After reading the line "My city is crowded, and the streets are skinny" I would ask them to look at the picture and determine in their heads what the word crowded means. I would then have them draw what they think crowded looks like. Coming back together I would ask someone to share their explanations and drawing with me.
After reading the line " The kites hop and giggle as they rise and dive, soaring and lunging together." I would ask them to use the context clues to interpret the word lunging. What would it look like? What would be a synonym and antonym? I would have them draw it on their paper or white boards then coming together to share.
After reading about the bad times I would ask them to explain why would people go around smashing things and searching houses? As a group we would discuss the questions. I would explain to them how the leader of China at that time wanted to eliminate anyone that did not conform to the Communist path. I would also ask if they knew what Communist was, if not I would elaborate.
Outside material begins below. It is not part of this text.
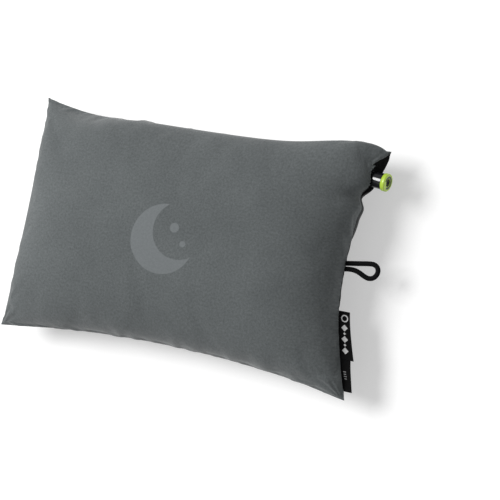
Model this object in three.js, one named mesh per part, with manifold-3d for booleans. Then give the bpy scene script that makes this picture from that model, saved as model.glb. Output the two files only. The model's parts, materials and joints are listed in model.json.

After reading about the kites Baba and Tai Shan fly I would ask them to consider why flying the kites in two different locations was important to Baba and Tai Shan. Writing on their paper and sharing with the class.
After reading "but he escaped and ran all the way here" I would ask them to interpret why Baba ran away writing it on their paper. After they had finished we would share as a class.
Once we had finished the book I would point out the line "we are free, like the kites" at the beginning of the story and then "they are free, flying everywhere" at the end of the story. I would then ask the students what could be the connection between Baba, Tai Shan and the kites. What might the author be trying to distinguish? After giving them a few moments to think I would have them quick write on their paper then sharing with the class. As they share I would be walking around to make sure the know the main idea. I would be listening for a student to call on that got the main idea to explain to the class.
I would make sure that the students realize that Baba and Tai Shan are like the kites. At the beginning of the story he feels like they are free like the kites until the bad times come. Then at the end of the story they are able once again to be free flying their kites, hopping and giggling, soaring and lunging.
Once we had finished the book I would tell that them we are going to be learning two vocab words lunging and labor camp. I will put them into groups each with lunging graphic organizers and labor camp organizer. As a group the must complete both organizers though some will have lunging and some with labor camp. One group will be filling out the graphic organizer using the "Red Kite, Blue Kite" book. The other group will be using a dictionary to fill theres out. The last group will be using one computer to research the word online.
Once they have finished their graphic organizers we will come back together and discuss. After we reviewed the graphic organizer students will be instructed on a game/activity. The students will hold cards up to their heads without ever looking at the card. They will have to walk around the room and find other students who fall into their vocabulary word. The cards will contain synonyms, antonyms, pictures, definition, sentences of the vocabulary words. Once they have formed their two groups we will review and see if they were correct making corrections if need be.
-To finish up the lesson we would play a game of whip around tossing an object around in which they must say anything they learned during the lesson whether from reading or the vocab words.
1. Why was this particular book selected? How did it “match” the funds of knowledge of this particular class/group of students?
I chose this book based on the cover. It contains a little Asian boy gazing off in the distance with kites. Because my students some of my students are Asian I though this book would appeal to them. The book also portrays the relationship of a father and son that are separated. I thought this would appeal to students who are from other countries that may have left family behind. I knew that my students have little background knowledge of other countries let alone their history. I though this book would push them to a higher level of thinking and understanding.
2. What were the strengths of the read aloud/the picture book/vocabulary teaching presentation?
I felt like I did a really good job of effectively demonstrating reading strategies. Before we began reading I asked them to examine the cover and hypothesize what they thought the book would be about. I also stopped many times throughout the book for discussion either in a whole group or in partners. This book also addressed issues that allowed the students to have higher level thinking.
3. What would I need to do differently next time?
I feel that the actually reading of the book took me much longer than I had planned. Perhaps I asked too many questions or had them think pair share too much. However on the flip side I do not feel that I demonstrated effective wait time. Also for the graphic organizer I did not scaffold. My teacher had mentioned that some students may not understand that they are to put the vocab word where is says "word". Also she suggested that some students may not remember what a synonym or antonym are. However I feel that all the students were able to properly complete the organizer. So perhaps this lesson pushed the students one step further in their learning.
4.Respond to the following open-ended statement: Implementing multicultural
children’s literature that is culturally and linguistically diverse relative to my elementary students has helped me…
understand that, myself as the teacher, can learn other cultures by elaborating on a multicultural read aloud allowing me to provide my students with knowledge that targets not only other cultures but also different skills for reading and vocabulary.